From the listing below, tally the lines that include "body". Return only the total.
>> begin DATA EXTRACT
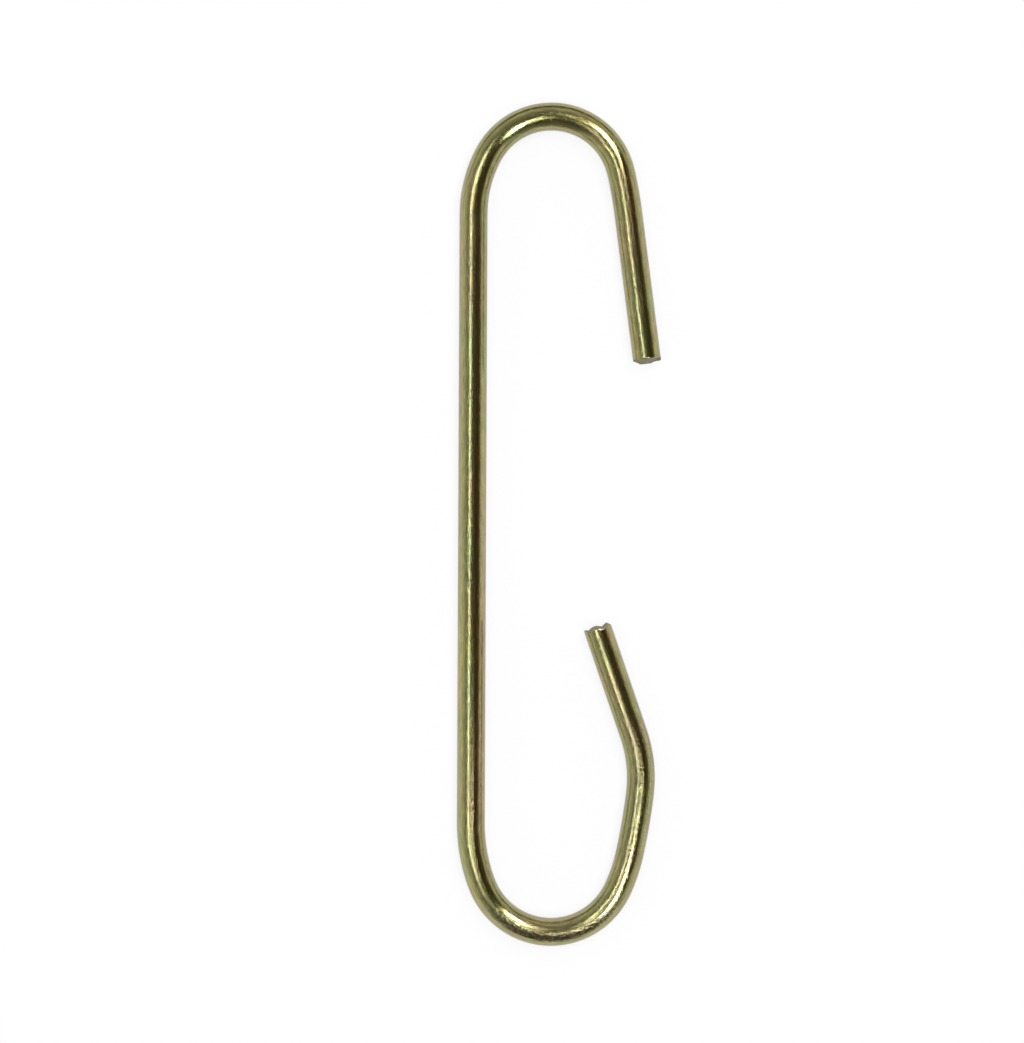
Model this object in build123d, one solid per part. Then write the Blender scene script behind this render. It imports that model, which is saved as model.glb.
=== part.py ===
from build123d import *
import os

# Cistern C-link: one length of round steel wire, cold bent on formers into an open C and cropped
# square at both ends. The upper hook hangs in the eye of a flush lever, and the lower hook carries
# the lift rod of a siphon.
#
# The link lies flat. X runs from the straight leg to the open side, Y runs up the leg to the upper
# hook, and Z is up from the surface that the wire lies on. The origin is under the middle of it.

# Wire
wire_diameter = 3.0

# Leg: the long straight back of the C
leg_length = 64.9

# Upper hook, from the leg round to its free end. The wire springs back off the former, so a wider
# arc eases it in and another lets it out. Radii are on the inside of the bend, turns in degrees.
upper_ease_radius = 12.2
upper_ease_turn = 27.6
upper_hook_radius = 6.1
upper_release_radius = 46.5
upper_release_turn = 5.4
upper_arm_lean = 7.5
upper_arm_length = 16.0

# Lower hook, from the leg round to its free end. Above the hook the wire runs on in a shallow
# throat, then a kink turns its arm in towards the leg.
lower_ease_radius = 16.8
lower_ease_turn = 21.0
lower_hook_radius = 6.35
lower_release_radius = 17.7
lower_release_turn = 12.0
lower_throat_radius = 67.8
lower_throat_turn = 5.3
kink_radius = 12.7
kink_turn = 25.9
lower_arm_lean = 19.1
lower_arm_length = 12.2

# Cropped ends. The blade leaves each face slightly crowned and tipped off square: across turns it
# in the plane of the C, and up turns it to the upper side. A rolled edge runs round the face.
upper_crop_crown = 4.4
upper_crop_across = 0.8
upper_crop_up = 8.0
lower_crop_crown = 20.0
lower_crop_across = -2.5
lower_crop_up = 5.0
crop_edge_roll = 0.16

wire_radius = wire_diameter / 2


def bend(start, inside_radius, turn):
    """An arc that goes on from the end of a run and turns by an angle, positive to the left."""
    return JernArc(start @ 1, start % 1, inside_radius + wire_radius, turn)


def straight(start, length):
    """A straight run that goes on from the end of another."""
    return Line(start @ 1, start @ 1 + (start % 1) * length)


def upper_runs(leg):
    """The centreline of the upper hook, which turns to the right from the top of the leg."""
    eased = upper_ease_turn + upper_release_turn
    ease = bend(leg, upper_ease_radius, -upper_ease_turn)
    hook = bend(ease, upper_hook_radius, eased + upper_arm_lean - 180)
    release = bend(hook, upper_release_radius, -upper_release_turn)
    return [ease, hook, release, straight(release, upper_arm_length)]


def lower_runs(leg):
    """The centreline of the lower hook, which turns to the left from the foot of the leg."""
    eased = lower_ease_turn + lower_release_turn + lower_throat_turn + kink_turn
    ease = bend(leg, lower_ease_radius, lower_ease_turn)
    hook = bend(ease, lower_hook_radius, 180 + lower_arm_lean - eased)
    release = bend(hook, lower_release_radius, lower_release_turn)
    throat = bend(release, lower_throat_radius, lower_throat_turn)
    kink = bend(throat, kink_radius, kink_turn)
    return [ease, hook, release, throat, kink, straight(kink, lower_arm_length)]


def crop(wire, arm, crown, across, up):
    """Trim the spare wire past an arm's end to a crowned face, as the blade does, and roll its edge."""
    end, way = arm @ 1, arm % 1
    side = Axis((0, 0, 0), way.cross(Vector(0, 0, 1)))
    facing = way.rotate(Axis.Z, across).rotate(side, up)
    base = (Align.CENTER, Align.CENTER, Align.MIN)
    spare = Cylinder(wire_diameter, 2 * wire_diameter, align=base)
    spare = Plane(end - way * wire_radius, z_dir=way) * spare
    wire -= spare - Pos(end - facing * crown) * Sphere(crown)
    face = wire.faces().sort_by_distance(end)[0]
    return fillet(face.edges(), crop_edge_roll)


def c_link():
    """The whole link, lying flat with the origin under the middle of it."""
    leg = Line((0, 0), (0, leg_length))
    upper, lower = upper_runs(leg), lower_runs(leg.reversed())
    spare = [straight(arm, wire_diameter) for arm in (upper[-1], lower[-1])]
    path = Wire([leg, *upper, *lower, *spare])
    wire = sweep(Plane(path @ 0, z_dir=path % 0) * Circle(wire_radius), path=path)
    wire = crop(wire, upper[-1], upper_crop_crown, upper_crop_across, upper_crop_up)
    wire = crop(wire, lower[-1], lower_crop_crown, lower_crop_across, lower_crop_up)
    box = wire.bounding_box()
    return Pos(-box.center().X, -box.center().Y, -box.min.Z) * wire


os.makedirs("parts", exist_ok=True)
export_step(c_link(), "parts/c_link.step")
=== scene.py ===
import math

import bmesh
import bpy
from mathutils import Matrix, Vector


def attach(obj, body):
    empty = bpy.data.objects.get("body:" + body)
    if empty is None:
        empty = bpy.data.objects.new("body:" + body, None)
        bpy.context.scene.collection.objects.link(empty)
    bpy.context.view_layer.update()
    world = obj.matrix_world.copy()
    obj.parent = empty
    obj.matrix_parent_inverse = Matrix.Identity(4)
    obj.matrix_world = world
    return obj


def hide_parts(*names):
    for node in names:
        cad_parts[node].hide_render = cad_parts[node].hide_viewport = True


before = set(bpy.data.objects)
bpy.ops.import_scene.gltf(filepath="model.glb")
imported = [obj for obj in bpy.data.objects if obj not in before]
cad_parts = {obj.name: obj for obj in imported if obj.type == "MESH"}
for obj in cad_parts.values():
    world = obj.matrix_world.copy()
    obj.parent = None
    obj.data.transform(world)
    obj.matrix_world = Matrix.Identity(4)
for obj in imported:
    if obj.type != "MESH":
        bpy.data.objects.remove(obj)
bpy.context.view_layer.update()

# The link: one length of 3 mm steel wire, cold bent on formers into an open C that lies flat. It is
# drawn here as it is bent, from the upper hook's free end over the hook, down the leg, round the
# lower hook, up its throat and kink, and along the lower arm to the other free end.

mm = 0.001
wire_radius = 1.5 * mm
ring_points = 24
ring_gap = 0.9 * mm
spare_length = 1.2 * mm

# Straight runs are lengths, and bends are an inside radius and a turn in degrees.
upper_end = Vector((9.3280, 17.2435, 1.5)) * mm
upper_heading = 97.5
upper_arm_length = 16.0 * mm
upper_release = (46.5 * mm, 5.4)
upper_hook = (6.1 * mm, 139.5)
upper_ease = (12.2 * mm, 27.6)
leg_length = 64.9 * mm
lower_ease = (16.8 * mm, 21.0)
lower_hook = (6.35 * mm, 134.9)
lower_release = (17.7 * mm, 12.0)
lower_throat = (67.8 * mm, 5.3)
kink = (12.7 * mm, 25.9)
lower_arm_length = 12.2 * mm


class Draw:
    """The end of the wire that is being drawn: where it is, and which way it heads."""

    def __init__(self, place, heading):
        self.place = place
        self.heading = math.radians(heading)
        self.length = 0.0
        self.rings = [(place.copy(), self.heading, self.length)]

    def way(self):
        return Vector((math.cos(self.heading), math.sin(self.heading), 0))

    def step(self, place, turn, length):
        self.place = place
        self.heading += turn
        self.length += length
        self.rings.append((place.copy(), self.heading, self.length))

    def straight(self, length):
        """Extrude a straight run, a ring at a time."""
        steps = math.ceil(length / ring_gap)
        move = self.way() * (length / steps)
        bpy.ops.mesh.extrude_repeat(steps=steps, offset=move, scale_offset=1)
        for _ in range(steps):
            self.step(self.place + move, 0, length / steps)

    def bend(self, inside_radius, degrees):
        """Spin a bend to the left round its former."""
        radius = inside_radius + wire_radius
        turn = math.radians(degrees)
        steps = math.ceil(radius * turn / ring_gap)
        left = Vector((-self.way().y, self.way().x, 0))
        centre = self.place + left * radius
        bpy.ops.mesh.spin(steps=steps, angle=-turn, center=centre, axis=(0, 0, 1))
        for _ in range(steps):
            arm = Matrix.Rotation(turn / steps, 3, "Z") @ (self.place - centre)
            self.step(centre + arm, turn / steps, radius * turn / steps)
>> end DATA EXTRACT
* _COMPLETE RESPONSE_:
3